Com as mãos grossas e da cor do barro, os irmãos Lauri e Odilo Ziegler plantam soja sem descanso até o fim desta semana em nove retalhos de terra que somam 80 hectares no Noroeste gaúcho. Às margens do Rio Santa Rosa, eles repetem verdadeiro ritual cumprido há exatamente um século na região. A plantadeira de dez linhas, pequena como pedem as áreas de relevo irregular das coxilhas, deposita no solo semente, adubo e expectativa. Para os produtores que vivem no berço brasileiro da soja – grão que se tornou esteio da economia nacional –, toda temporada é uma chance de superação, mesmo sob clima irregular.
Lauri e Odilo não querem nem saber de milho. Depois da colheita do trigo, é soja todo verão. E não seria diferente no ano em que o Brasil deve colher a maior safra do mundo da oleaginosa. Mesmo numa região em que falta de chuva é mais comum do que safra cheia, a dupla alcança 55 sacas (3,3 toneladas) por hectare, o dobro do volume de três décadas atrás. Uma dedicação incondicional à sojicultura que diz muito sobre os produtores gaúchos, hoje espalhados em todas as regiões do país.
O Brasil está plantando 29 milhões de hectares de soja, a maior área da história, confirmou novo relatório da Companhia Nacional de Abastecimento (Conab), com expansão de 5% sobre o ano passado. Mesmo onde a cultura surgiu um século atrás, os produtores encontram espaço – reduzindo área de milho, arroz e pastagem – para ampliar o cultivo da oleaginosa, conferiu a Expedição Safra Gazeta do Povo, que percorreu 2,8 mil quilômetros pela Região Sul na última semana e monitora o plantio até dezembro.
A maior safra de soja do mundo tem potencial para 90 milhões de toneladas, com expansão em Mato Grosso, líder em produção (responsável por 29% da colheita), e nos estados tradicionais, como Paraná (18%) e Rio Grande do Sul (14,5%). A nova fronteira agrícola do Centro-Norte, que abrange Maranhão, Tocantins, Piauí e Bahia (o MaToPiBa), deve confirmar incremento de aproximadamente 10% no plantio nas próximas semanas, dando suporte para uma safra nacional de 200 milhões de toneladas de grãos, projetam os técnicos da Expedição.
A safra nacional de soja promete render R$ 85 bilhões, com R$ 5 bilhões de expansão sobre o último ano, apontam as projeções do setor produtivo.
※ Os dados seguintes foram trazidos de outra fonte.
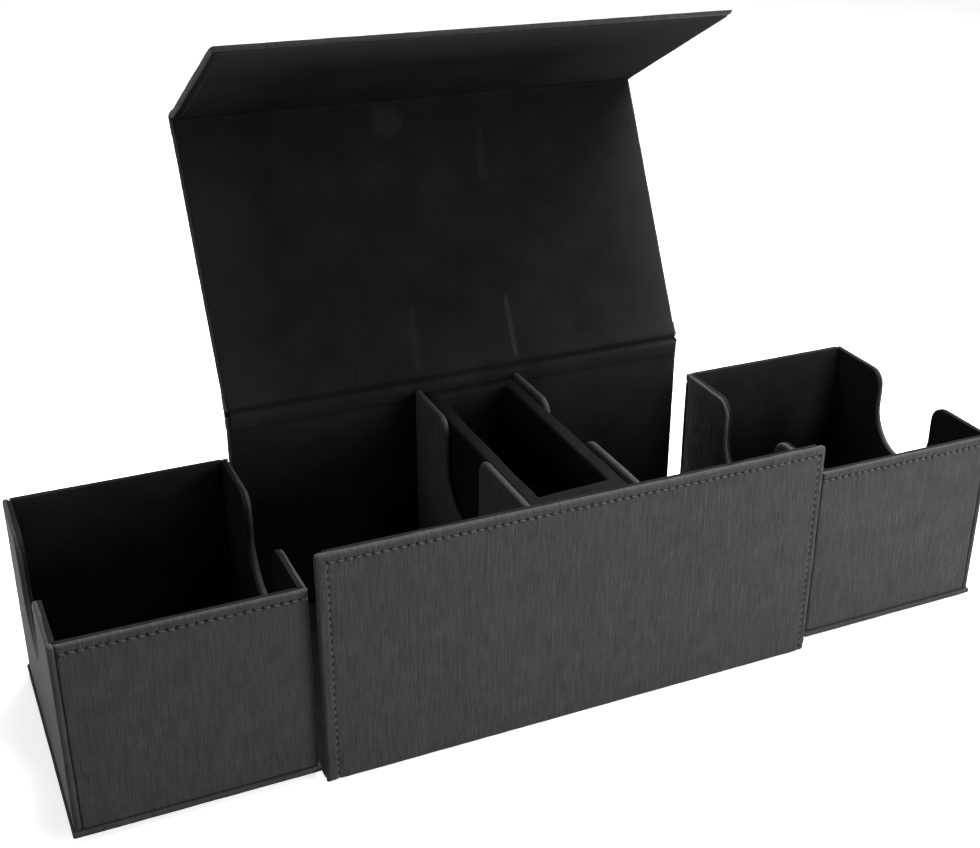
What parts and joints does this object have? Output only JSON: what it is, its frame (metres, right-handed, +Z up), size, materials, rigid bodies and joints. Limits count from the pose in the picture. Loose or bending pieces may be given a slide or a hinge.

O valor da colheita do grão mais plantado pela agricultura brasileira já equivale a um mês de arrecadação de impostos do governo federal ou ao orçamento anual do Ministério da Saúde.
Grão era café para os colonos gaúchos pioneiros
As primeiras sementes de soja chegaram em 1913 na região de Santa Rosa, o “berço nacional da soja”, sustenta a historiadora Teresa Christensen. Nordestina de Natal, ela mora no município do Noroeste gaúcho há quatro décadas e pesquisa há mais de dez anos a história do grão “que se espalhou pelo Brasil”. Seus estudos renderam um livro sobre os registros que envolvem a criação de Santa Rosa e outro sobre a Festa Nacional da Soja – a Fenasoja, realizada a cada dois anos, com a 20ª edição entre 25 de abril e 4 de maio de 2014.
Os primeiros dez anos foram de experimentos, que ocorriam também em localidades como Viamão (Leste) e Dom Pedrito (Sudoeste gaúcho). Foi a partir de 1923 que as lavouras ganharam importância na região de Santa Rosa, aponta. Teresa apurou que o pastor americano Albert Lehenbauer distribuiu soja entre agricultores que mal podiam suspeitar do potencial da cultura, cultivada há 4 mil anos na Ásia. Com rendimento cada vez maior, os grãos passaram a ser usados na produção de óleo, em substituição ao café – depois de torrados com açúcar mascavo – e na alimentação animal. Era o início de um ciclo econômico sem precedentes na história do Brasil.
A região onde os produtores inauguraram o cultivo comercial em lotes de 25 hectares ainda pertencia a Santo Ângelo. Tornou-se município em 1931 e, à época, era considerado desenvolvido, com estradas bem cuidadas e energia elétrica. Cem anos é pouco tempo quando se observa o tamanho do complexo agroindustrial instalado em todo o país atualmente, afirma Teresa. Ainda hoje, “é difícil imaginar até onde vai o cultivo da soja e sua força na economia”, avalia.